Remember that what is being visualised here is the result of requirements capture, rather than the actual work itself.
Figure 5.70 shows how a single requirement may be taken and modelled in more detail, by decomposing the requirement into lower-level requirements. It shows the ‘teach chess’ requirement that has been decomposed into three lower-level requirements: ‘read set up’, ‘indicate move’ and ‘show thinking’. Each of these requirements is a component requirement of the higher-level requirement that is indicated by the special type of association ‘«includes»’, which shows an aggregation-style relationship.
The second special type of association is also shown here and is represented by the stereotype ‘«extends»’. The ‘«extends»’ relationship implies that the associated use case somehow changes the functionality of what goes on inside the higher-level use case. In the example here, the extending use case is ‘indicate error’, that extends the functionality of ‘indicate move’ in the event that something untoward happens and forces ‘indicate move’ to behave in a different way.
Figure 5.71 shows what a use case diagram should not look like, which is a mistake that is very easy to make.
The model in Figure 5.71 shows how a model should not be created as it defies the objectives of use case diagrams.

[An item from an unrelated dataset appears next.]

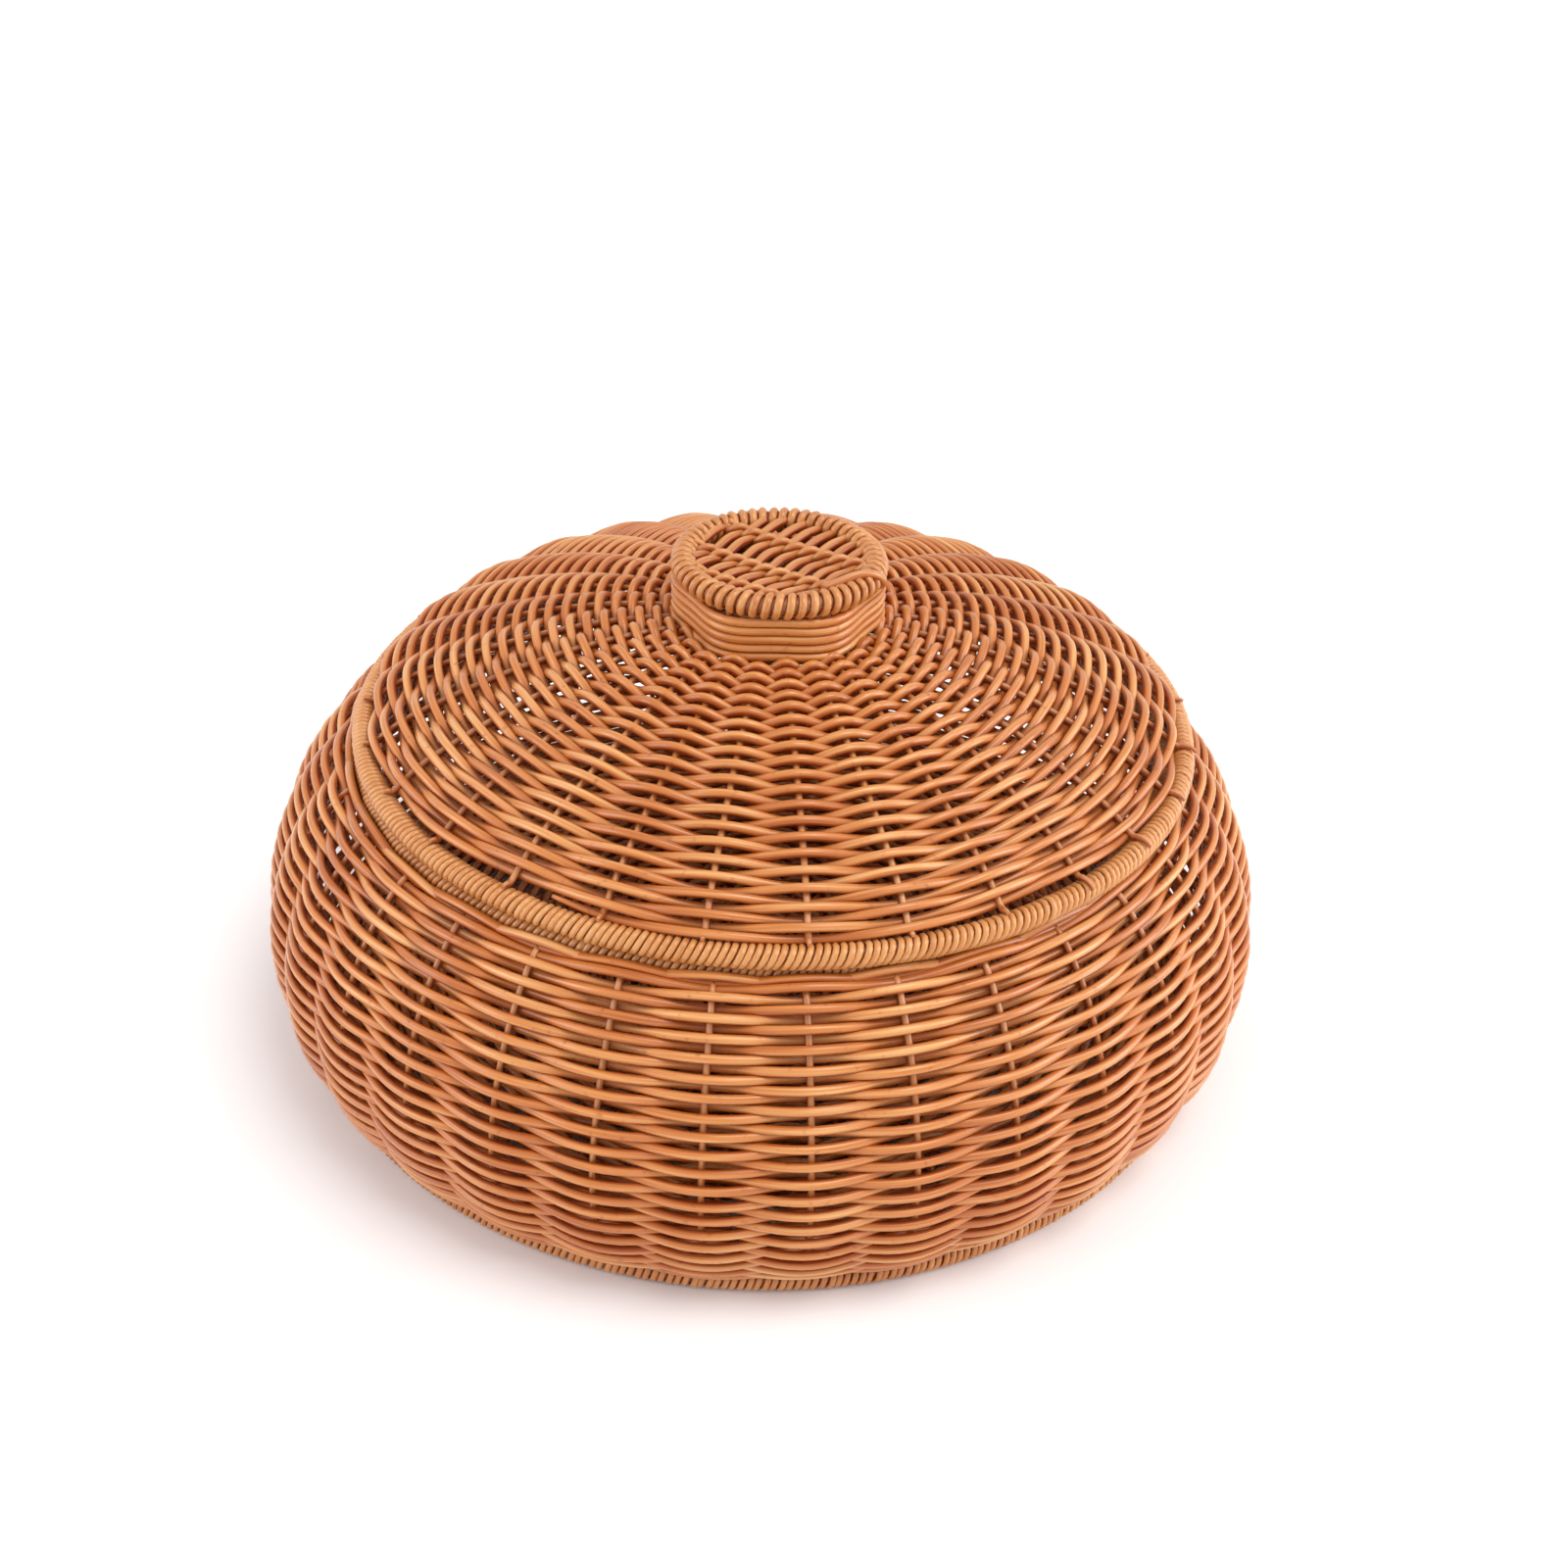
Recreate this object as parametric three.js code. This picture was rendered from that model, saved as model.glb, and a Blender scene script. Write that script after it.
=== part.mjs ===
// Round lidded basket of rattan cane: a low barrel-shaped body on a wrapped foot ring, and a domed
// lid with a wrapped edge ring and a small round knob. The lid is a loose cap that lifts off.
// Units are millimetres, +Z is up, the front is -Y, and the origin is under the middle of the foot.
import * as THREE from "three";

// Body sizes.
const widestRadius = 160;
const widestHeight = 44.4;
const footEdgeRadius = 149.6; // outer edge of the wall where it starts above the foot ring
const footEdgeHeight = 7;
const mouthRadius = 128.6; // where the shoulder would end if it ran on to level
const mouthHeight = 100.6;
const lowerFullness = 2.9;
const upperFullness = 1.21;
const shoulderTurn = 87.8; // degrees of the shoulder's quarter turn before the rim stops it
const weaveThickness = 3.2;
const weaveDip = 1.6; // the outside lies this much deeper between two upright canes than over them

// Canes.
const caneRadius = 1.2;
const caneSides = 5;
const lanePitch = 2.75; // canes that lie side by side where they cross
const settleShare = 0.16; // share of the flat run in which a cane comes down from the crossing
const clearance = 0.3; // between touching pieces
const bodyCanes = 16; // each makes two stakes of the wall
const lidCanes = 14; // each makes two ribs of the lid

// Wrapped rings: a heavier hoop with thin cane wound round it.
const hoopRadius = 2.2;
const ringWrapRadius = 3.4; // foot and rim
const lidWrapRadius = 3.6;
const knobWrapRadius = 4.1;
const knobHoopRadius = 2.7;
const footInset = 5.1; // foot ring in from the edge of the wall
const rimDrop = 1.2; // rim ring down from the mouth
const lidOverhang = 2.7; // lid ring out from the rim ring it lies on
const knobRingRadius = 28.8;
const knobRingRise = 52.1; // knob ring over the lid ring

// Lid.
const lidShift = 3; // the lid lies this far off centre, to the right
const lidTurn = 5.2; // degrees, how far the lid is turned on the body
const domeEdgeRise = 7.5; // outside of the dome over the lid ring, at the edge
const domeTopRise = 36.2; // outside of the dome over the lid ring, at the neck
const domeOverhang = 0.6; // edge of the dome out from the lid ring
const domeFullness = 1.8;
const domeOpenRadius = 24; // the lid's weave ends here, under the knob
const domeWeaveInset = 1.2; // and here, in from the lid ring
const ribEndTurn = 129; // degrees round the lid ring's section, where the ribs meet it
const neckRadius = 31.2; // at the corners of the neck, which bends round six posts
const neckTurns = 4;
const neckValley = 0.35; // share of the cane's radius left between two turns
const postCount = 6;
const postRadius = 1.3;

// Base and knob disc.
const baseWeaveThickness = 2.5;
const baseOpenRadius = 13;
const footTurnRun = 4; // the base canes start to rise this far before the wall
const discThickness = 2.4;
const crossCaneCount = 3;
const crossCanePitch = 14;
const crossCaneRadius = 1.1;
const crossCaneTurn = -40; // degrees from the lid's own X direction

// How finely round shapes are divided.
const lowerRows = 4;
const lowerSpread = 0.8; // below 1 the rows are closer together at the foot
const upperRows = 6;
const domeRows = 6;
const ringColumns = 36;
const knobColumns = 20;

const degree = Math.PI / 180;
const caneSpace = caneRadius + clearance;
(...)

There are several points to consider here:
- The definition of a use case is that it must yield some observable result to an actor. In the example shown here, the decomposed use cases do not yield any observable result to the actors – they are modelled at too low a level.
- Remember that the aim of modelling requirements is to state a user’s needs at a high level and not to constrain the user with proposed solutions. The example shown here has done exactly that and has started down the design road – which is inappropriate at this level.
- The diagram is turning into a dataflow diagram by starting at the highest level and decomposing until the problem is solved. Use cases are not the same as dataflow diagrams, despite appearances, and should not be used as such.